The Unseen Employee: 8 Risks Finance and Internal Audit Can’t Afford to Ignore

Artificial intelligence is becoming an unseen employee across finance, compliance and operations—approving transactions, influencing decisions and automating critical workflows. Yet many organizations have not applied the same governance, oversight and accountability standards they would expect of human employees. Explore eight key AI risks finance leaders and internal auditors should evaluate now and learn how a structured governance framework can help build trust, transparency and control.
In a previous article, I discussed how artificial intelligence is increasingly operating as an “unseen employee” across finance, HR, operations, compliance, and other business functions.

These systems are no longer experimental technologies operating on the sidelines. They’re approving transactions, influencing decisions, interacting with ERP systems and automating workflows throughout the enterprise.

In short, they’re given great authority without appropriate oversight.

Like any employee with access to critical systems and decision-making authority, these “employees” introduce risks, which may be amplified with AI operating continuously, at scale, and with limited transparency.

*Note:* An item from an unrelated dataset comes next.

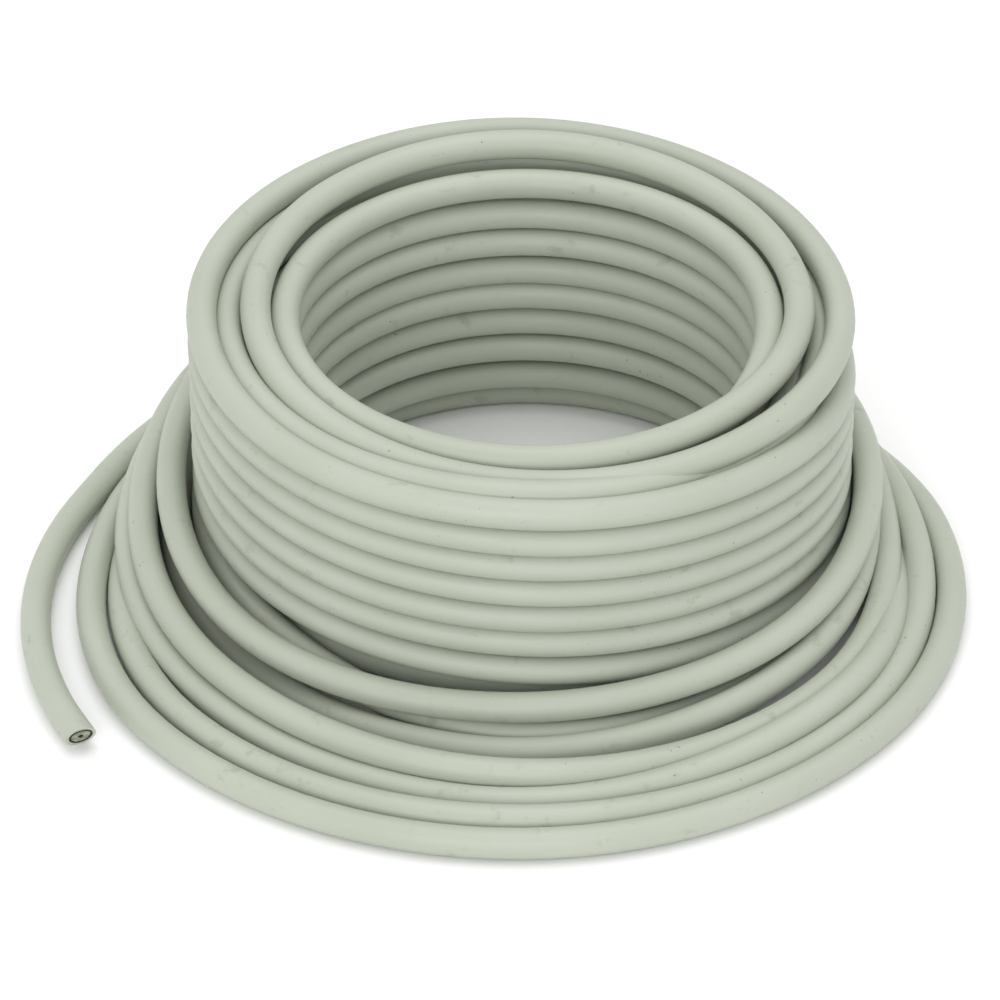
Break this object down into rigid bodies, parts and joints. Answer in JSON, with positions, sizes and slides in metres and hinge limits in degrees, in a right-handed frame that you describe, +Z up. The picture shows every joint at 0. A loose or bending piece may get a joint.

In this rapidly changing risk environment, here are eight key risks finance leaders and internal auditors should evaluate today.

Bias and unfairness

AI systems learn from historical data. If that data contains patterns of bias or inconsistent decision-making, the model may replicate and even amplify those outcomes. Whether AI is screening job candidates, approving expenses or prioritizing vendors, organizations must understand how fairness is measured and monitored.

Lack of explainability

When management cannot explain why an AI system reached a particular conclusion, trust quickly erodes. Boards, regulators, and stakeholders increasingly expect organizations to provide clear, defensible explanations for significant AI-driven decisions. “The model decided” is not an acceptable answer.

Accountability gaps

If an AI-driven decision causes financial loss, compliance violations or reputational damage, who is responsible? Many organizations have yet to establish clear ownership for AI systems. Without defined accountability, errors can go unresolved and control failures can persist unnoticed.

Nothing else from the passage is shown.